Seasonal sights at River Gallery
What: Fall Show
Where: River Gallery, 19313 Landing Rd., Mount Vernon
WHEN: 10am-5pm Fri.-Sun., Oct. 18-20
Wednesday, October 16, 2019
Each spring and fall, River Gallery shows work by dozens of Northwest artists. Even several hundred paintings and three-dimensional pieces do not make this repurposed greenhouse look crowded.
Charlotte Slade Decker, a longtime regular, makes a bold impression with vivid abstract paintings. “Connection” and “Wandering XII” are in freely brushed, transparent acrylic in bright red, blue and yellow. She smiled at my remark that she looks like her art. You can see for yourself when you visit her dress shop in La Conner. Colorful clothing fills racks beneath her bright canvases on the walls.
Among this year’s newcomers is Susan Martin Spar of Port Townsend. Her still-life oils of bottles, glasses and pots evoke 17th century Holland (the genre extends back to ancient Egypt and Rome). Another newcomer is artist and educator Hannah Salia, offering entrancing forest and ocean scenes. She’s inspired by love for the Pacific Northwest and the music of Ravel and Debussy.

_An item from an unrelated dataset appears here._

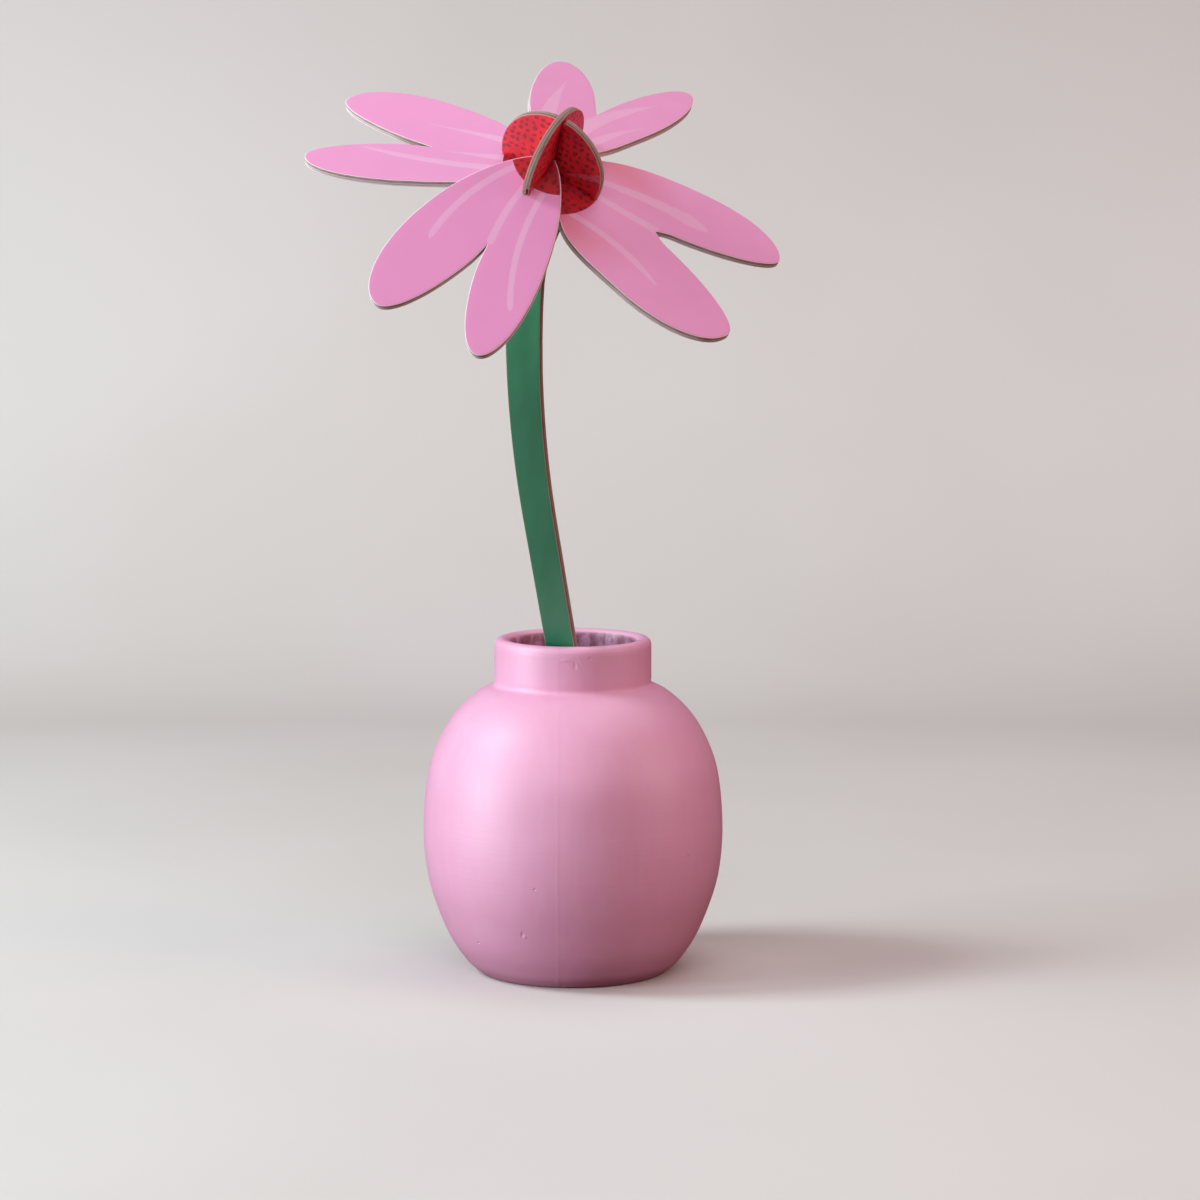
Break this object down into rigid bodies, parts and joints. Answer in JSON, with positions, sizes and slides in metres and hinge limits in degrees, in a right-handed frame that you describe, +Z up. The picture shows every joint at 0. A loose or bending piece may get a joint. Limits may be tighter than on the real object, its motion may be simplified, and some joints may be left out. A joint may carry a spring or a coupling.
{
  "type": "slot-together cardboard coneflower in a vase",
  "caption": "Slot-together printed cardboard coneflower with drooping pink petals, a red cone and a curved green stem, leaning in a matte pink round-bellied ceramic vase.",
  "frame": {"origin": "centre of the vase's foot, on the surface it stands on", "axes": "+Z up; the flower leans out of the vase towards -Y; +X is to the right for a viewer on the -Y side"},
  "size_m": [0.1314, 0.204, 0.2806],
  "materials": {
    "vase_pink": "matte hand-painted pink, satin sheen",
    "stem_print": "satin printed paper on greyboard, green stem under a red cone half",
    "cone_print": "satin printed paper on greyboard, red with dark seed marks",
    "petal_print": "satin printed paper on greyboard, pink with pale strokes"
  },
  "bodies": {
    "root": {"vase": "vase_pink", "stem_board": "stem_print", "cross_fin": "cone_print", "petals_front": "petal_print", "petals_right": "petal_print", "petals_back": "petal_print", "petals_left": "petal_print"}
  },
  "joints": []
}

It’s amazing what some artists can achieve with pastel. Dedrian Clark’s superb portraits of marine creatures—“Koi Pond,” “Sea Horse,” and “Down Under”—are equalled by her renditions of condors and a heron. Cozie Bettinger offers an entire wall of engaging water and forest scenes.
Nancy Crowell’s “Important Date” is an elegant photo print of snow geese flying through fog above winter trees. Another leafless tree set against white sky and snow is the subject of “Sentinel.” And she discovers an abstract relationship of fields and water in “state of mind.” Crowell is a trained bird photographer and a passionate activist to outlaw the use of anticoagulant rodent poison—which rages through the food chain, destroying owls, raptors, foxes and cougars.
There’s more natural abstraction in Joan Enslin’s “Stones 1.” She transcends realism with “Thoughts of Nature. “Passing Through” captures the eye with hints of feathers, eyes, a statue.
Jacqui Beck’s whimsical imagination never falters: She introduces sketchy animal figures in several mixed-media compositions. A cat regards a boat stuck in a tree in “Boat Nest.” “Freedom and License” features a blue mist, across which a tail becomes a leash joining two animals. Blue and taupe celebrate the union of blackbird, cat and goat in “Old Friends.” And there’s delightful “Many Socks,” a six-legged, spiny monster, accompanied by indecipherable scribbles.
Maria Wickwire’s ceramic sculptures have so often depicted female figures in torment. Her latest images—“Second Thoughts,” “Nest of Stars,” and “Windfall”—appear more resigned, even sober. The rough iron oxide finish of their limbless trunks evokes ancient relics long buried, recalling past centuries of misfortune.
While Kathleen Ritz gives us spectacular landscapes such as “Pink Delight,” Kent Nordby excels in portraying them in nighttime. His meticulous “Seattle by Night” (oil) shows a misty full moon, its silver light enlivening cloud tops above the city. Its myriad lighted windows and reflections of them mingle with those of the stars in Elliot Bay. It’s sensational.